Showing posts with label Comic Book Resources. Show all posts
Showing posts with label Comic Book Resources. Show all posts

Tuesday, September 2, 2008

Where's the beef?


If you watched television at all in the mid 1980's, you heard the phrase, "Where's the beef?" That was the catchphrase for Wendy's TV commercials which starred Clara Peller as a little old lady who couldn't find beef in the other fast food burgers. It was meant as a dig against those other places who advertised big, beefy burgers but delivered flat, tasteless patties. It went on to become a phenomenon and you could hear "Where's the beef?" pretty much everywhere. Heck, even Walter Mondale used it in his 1984 campaign against Gary Hart. I'm sure that Donna Rice could have told Mondale 'where the beef' was.

Anyway, it's become known as a way of questioning a statement that, for the most part, is just full of hot air. Statements could be from politicians, government agencies, entertainers, newscasters and, especially, those numb nuts on cable TV who want everyone to think they way they do.

My question this morning, to comics reporting, is "where's the beef?"

Where is the 'tell it like it is', 'balls to the wall', consumer reports type of comics reporting? Where's the investigative journalism, laying bare the backroom deals and dirty secrets of the comics industry past and present? Why, when I log into comic news sites, am I flooded with nothing but press releases and advertising all gussied up to look like news? Here's a newsflash: advertisements are not NEWS, they are ads! No matter how you dress up the pig, in the end, it's still just a pig in a dress.

Look at the two biggest and most well known comics news website: NEWSARAMA and COMIC BOOK RESOURCES. This morning, NEWSARAMA's big headlines are about Barak Obama's appearance in an upcoming SAVAGE DRAGON comic; Cartoon Network announcing the date CLONE WARS will premiere on TV; and an announcement about novelist Brad Meltzer's campaign to restore the original house of Superman co-creator Jerry Siegel. That's pretty much just three press releases right there. I'm surprised that they actually put by-lines on these.

And what does CBR have this morning? The crack team at CBR offer; the same news about Siegel's house; updates on comic to film projects; and a fluff piece on Meltzer's new book which has comic book connections. Wow, CBR, way to bring me info I can't get in any of a HUNDRED OTHER BLOGS OR NEWS SITES!

Print is no better with the only two regular comic magazines still being published being WIZARD and COMIC BUYER'S GUIDE. I'm not even going to consider COMIC FOUNDRY as that is about as hard hitting in the news department as the latest issue of MAXIM. CBG has seen its core purpose vanish over the years as most people buy their old comics online at either store sites or through that big virtual yard sale, eBay. Still, CBG does have it's uses in the columns they include as well as some usually interesting articles about older comics. Most of those articles are about as hard hitting as the Stay-Puft Marshmellow Man in the Sahara desert but at least they remember that there were comics before 1980. As for WIZARD... well, I'd best describe them as a word that rhymes with "bore" and leave it at that. In fact, I blame WIZARD for the trend of empty comics news. Their initial success led others to just go with flashy press releases and previews of 'hot comics.

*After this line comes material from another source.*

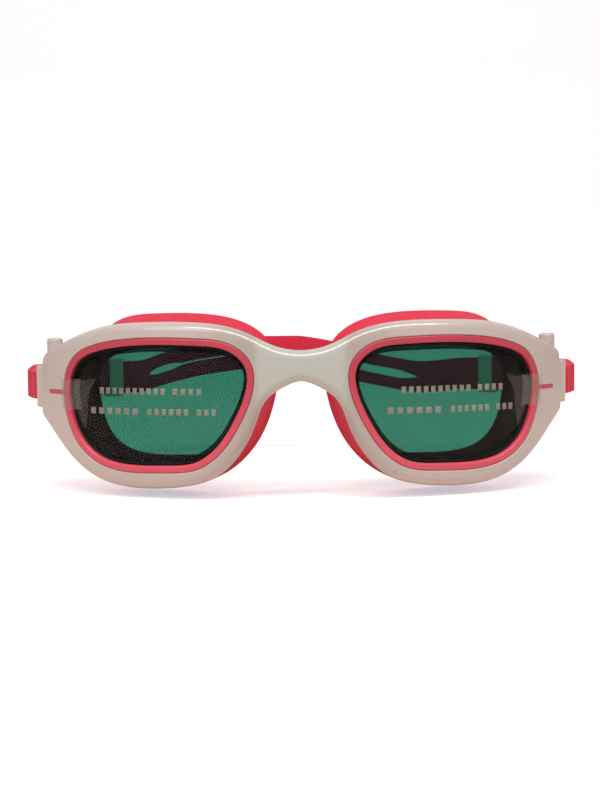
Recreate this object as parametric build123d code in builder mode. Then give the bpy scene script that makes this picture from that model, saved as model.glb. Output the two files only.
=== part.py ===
"""Wide-view swimming goggles: one-piece frame, two eye assemblies, swivelling strap buckles, split head strap.

X runs across the face, Y from the front of the goggles back to the head, Z up, all in millimetres.
The design origin is on the front of the nose bridge, half way up the frame; every finished piece is then moved
so that the origin is the centre of the box round the whole goggles.
Eye, buckle and strap pieces are modelled for +X, named left, and mirrored to make the right ones.
"""

import os
from math import cos, hypot, radians, sin

from build123d import *

os.makedirs("parts", exist_ok=True)

# ---------------------------------------------------------------- frame dimensions
WRAP_HALF_WIDTH = 88.0  # seen from above, the front follows half of an ellipse
WRAP_DEPTH = 45.0
WRAP_REACH = 71.5  # degrees of that ellipse on each side of the nose
LEAN_RADIUS = 150.0  # the front leans back towards brow and cheek on this radius
SHELL_HALF_HEIGHT = 32.0
FRAME_DEPTH = 6.5  # depths are measured back from the front surface
FRAME_FRONT_ROUND = 3.0
FRAME_REAR_ROUND = 1.2
RIM_EDGE_ROUND = 0.4

# Upper and lower edge of the frame in front view, from the nose to just beyond the wing tip.
BROW = [(0, 17.0), (8.9, 18.7), (16, 22.2), (24, 24.7), (36, 25.8), (49, 25.7), (60, 24.7), (68, 22.4), (75, 19.3)]
BROW += [(80, 16.6), (92, 13.0)]
CHEEK = [(0, 7.7), (5, 6.1), (10.6, 2.2), (14.5, -6.5), (19.2, -15.0), (25.5, -21.3), (34, -24.4), (46, -25.7)]
CHEEK += [(57, -25.1), (66, -22.0), (73, -16.5), (80, -8.2), (92, 1.0)]

# ---------------------------------------------------------------- eye dimensions
EYE_X, EYE_Y, EYE_TOE = 43.6, 8.0, 17.5  # the eye plane is turned outwards with the wrap
# Outlines in the eye plane, clockwise from above the nose side; X runs from nose to temple.
LENS_OUTLINE = [(-12, 18.6), (-1, 18.9), (10, 18.5), (21, 16.8), (28.6, 13.2), (31.6, 7), (31.2, -0.5), (28.4, -8.8)]
LENS_OUTLINE += [(22.2, -15.1), (12, -18.1), (-1, -18.2), (-11.5, -16.9), (-18, -12.4), (-23.8, -4), (-27.3, 4.6)]
LENS_OUTLINE += [(-27.3, 11.8), (-22.5, 16.7)]
FACE_OUTLINE = [(-8.6, 27.6), (8.2, 27.9), (23, 25.6), (32, 18), (35, 7), (33.5, -5), (28.5, -16.5), (19.5, -24.6)]
FACE_OUTLINE += [(8, -27.6), (-4, -26.4), (-15, -21.9), (-24.5, -12.6), (-30, 0.5), (-31, 10), (-28, 19.3)]
FACE_OUTLINE += [(-19.7, 25.2)]

FIT_GAP = 0.05  # between pieces that are bonded or snapped together
RING_WIDTH = 2.2
RING_FRONT, RING_BACK = 0.1, 2.6
RING_ROUND = 0.6
TAIL_START, TAIL_END = 71.0, 80.2  # X of the ring's runner tail, which lies in a groove of the wing
TAIL_Z, TAIL_HEIGHT, TAIL_DEPTH = 3.8, 1.3, 0.9
LENS_THICKNESS = 1.8
LENS_LIP = 1.3  # how far the lens reaches under the ring
LENS_SKIRT_BACK = 6.5
FILM_THICKNESS = 0.1
FILM_INSET = 0.45
FILM_GAP = 0.03
TAB_Z, TAB_HEIGHT, TAB_OVERLAP = 3.1, 9.6, 3.0
CUP_BACK = 19.5  # depth at which the eye cup meets the face
CUP_FLANGE, CUP_FLANGE_REACH = 2.0, 4.0
CUP_WALL = 2.2
CUP_LIP, CUP_LIP_MARGIN = 1.8, -1.5  # the mouth turns inwards to a lip; its margin is from the lens outline
CUP_FLARE = (5.0, 18.0, 27.0)  # distances behind the eye plane where the cup's wall starts, is full, and ends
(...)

So I'm asking you, dear reader, "Where's the beef?" Where is a source for good, hard-hitting comics news? A place that doesn't cater or kow tow to the big companies and is used as a ventriloquist's dummy to sprout the latest company rhetoric about how STUPENDOUS the next SUPER SECRET CRISIS is going to be. One that says that the Emperor has no clothes and points how out how stupid the Emperor was to think we wouldn't notice that in the first place! A place that isn't dependent upon advertising revenue from the big companies and isn't afraid to ask the tough questions in the interviews. And don't say COMICS JOURNAL because, as better as their reporting often is, their bias against mainstream comics and shilling for their own publications cancels that out.

What this industry needs is a good gadfly. It's too bad that Harlan Ellison isn't available.